Court packing or court “reform” is not the solution to a “broken” Supreme Court…because it’s not broken. The Supreme Court has had the same number of seats since 1869—for more than 150 years it’s had nine members. Packing the Court will not make it any less partisan or politicized. On the contrary, it will only make the Court more dependent on political or electoral results.

In another display of unanimity, conservative and liberal justices agree that court-packing is not a good idea. The late Justice Ruth Bader Ginsberg—one of the Court’s liberals—stated:

“Nine seems to be a good number. It’s been that way for a long time…I have heard that there are some people on the Democratic side who would like to increase the number of judges.

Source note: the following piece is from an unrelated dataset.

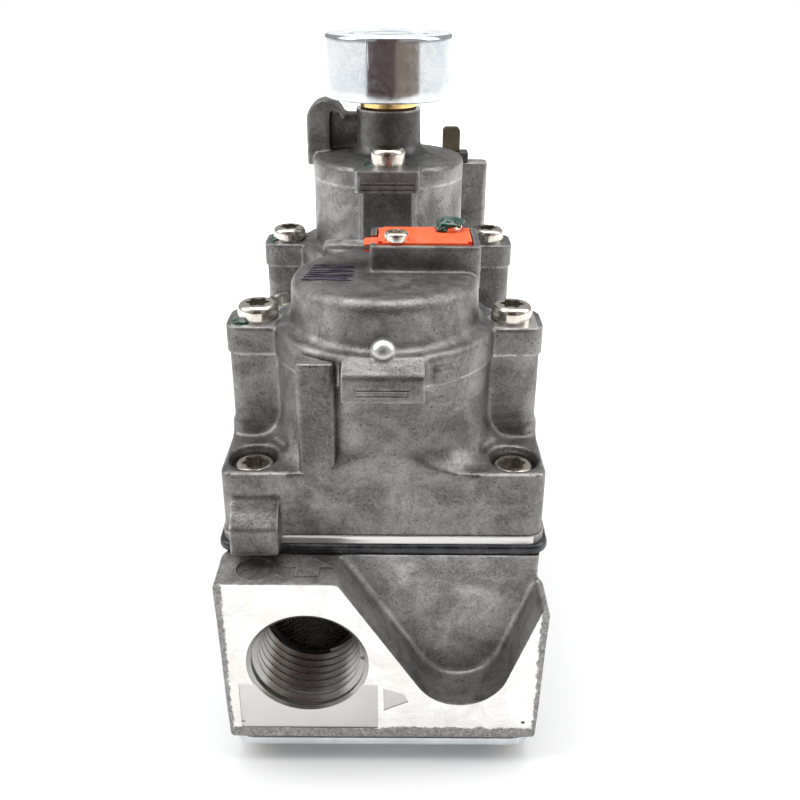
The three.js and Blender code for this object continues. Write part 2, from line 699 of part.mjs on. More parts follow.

I think that was a bad idea when President Franklin Delano Roosevelt tried to pack the court.”

 Justice Ginsberg, however, was not the only one who spoke out against court-packing.

Justice Thomas has warned that court-packing is dangerous to the integrity of the Court and threatens to destroy core institutions of our republic:

“You can cavalierly talk about packing or stacking the court. You can cavalierly talk about doing this or doing that. At some point the institution is going to be compromised…By doing this, you continue to chip away at the respect of the institutions that the next generation is going to need if they’re going to have civil society.”

Echoing Justice Thomas, Justice Breyer, a retiring liberal on the court, warned that court-packing would erode confidence in the judiciary:

 “Well, if one party could do it, I guess another party could do it…On the surface it seems to me you start changing all these things around, and people will lose trust in the court.”

Make no mistake: If court-packing is implemented, the result could be catastrophic for our country. The Left’s court “reform” scheme could be the gateway to tyranny. It would end the legitimacy of the U.S. Supreme Court, destroy our Constitution’s founding principle of separation of powers, erode all public confidence in future court rulings and—worst of all—eradicate our cherished rights and freedoms, including religious liberty.